Praise for Vagrant Nation:

“Vagrant Nation is an extraordinary accomplishment, one of the best books of constitutional history ever written. Using vagrancy law as her launching pad, Goluboff ties together and sheds light upon all of the major social reform movements of the 1960s and the constitutional law that arose around them-civil rights, gay rights, criminal procedure rights, the free speech rights of communists and Vietnam War protestors, the expressive rights of hippies and beatniks, and the sexual revolution. In the process, Goluboff teaches us how constitutional law gets made.” –Michael J. Klarman, Kirkland & Ellis Professor, Harvard Law School

“Vagrant Nation is a fascinating account of how constitutional change occurs when old laws and new social understandings collide.” –Linda Greenhouse, Lecturer, Yale Law School

“Vagrant Nation tells how police used vagrancy laws as all-purpose weapons to stifle the movements defining the Sixties, and how a movement of movements persuaded the Supreme Court to eradicate those laws and ban jailing people simply because they were different-black, poor, gay, hippie, or antiwar. It’s a brilliant account of how a forgotten campaign to reform the law made America a more tolerant and much better country.” –Lincoln Caplan, Truman Capote Visiting Lecturer in Law, Yale Law School

“A masterful exploration of constitutional change!
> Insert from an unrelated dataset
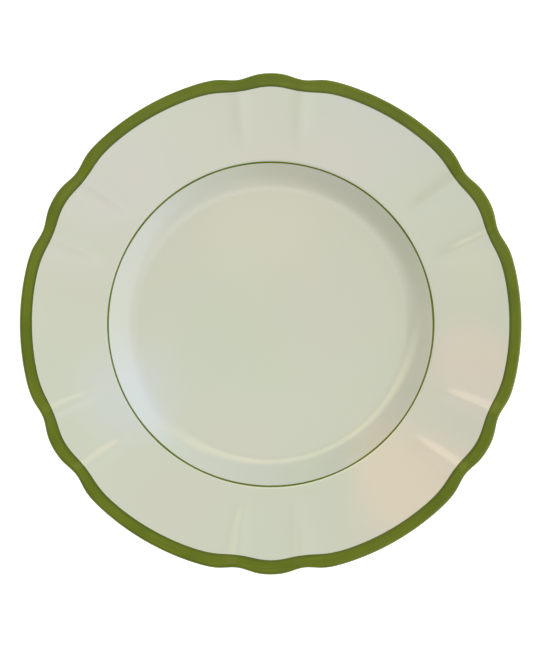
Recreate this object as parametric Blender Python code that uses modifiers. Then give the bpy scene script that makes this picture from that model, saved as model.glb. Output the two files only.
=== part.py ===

Goluboff presents a fascinating account of how dragnet criminal laws, once considered desirable protection against undesirables, clashed with emerging visions of a more inclusive society.” –Susan Herman, President, American Civil Liberties Union



The 2016 winners of the Lillian Smith Book Awards were Cheryl Knott, a professor in the School of Information, University of Arizona, and author of Not Free, Not for All: Public Libraries in the Age of Jim Crow; and Minion KC Morrison, professor in the School of Public Policy and Administration, University of Delaware, and author of Aaron Henry of Mississippi: Inside Agitator.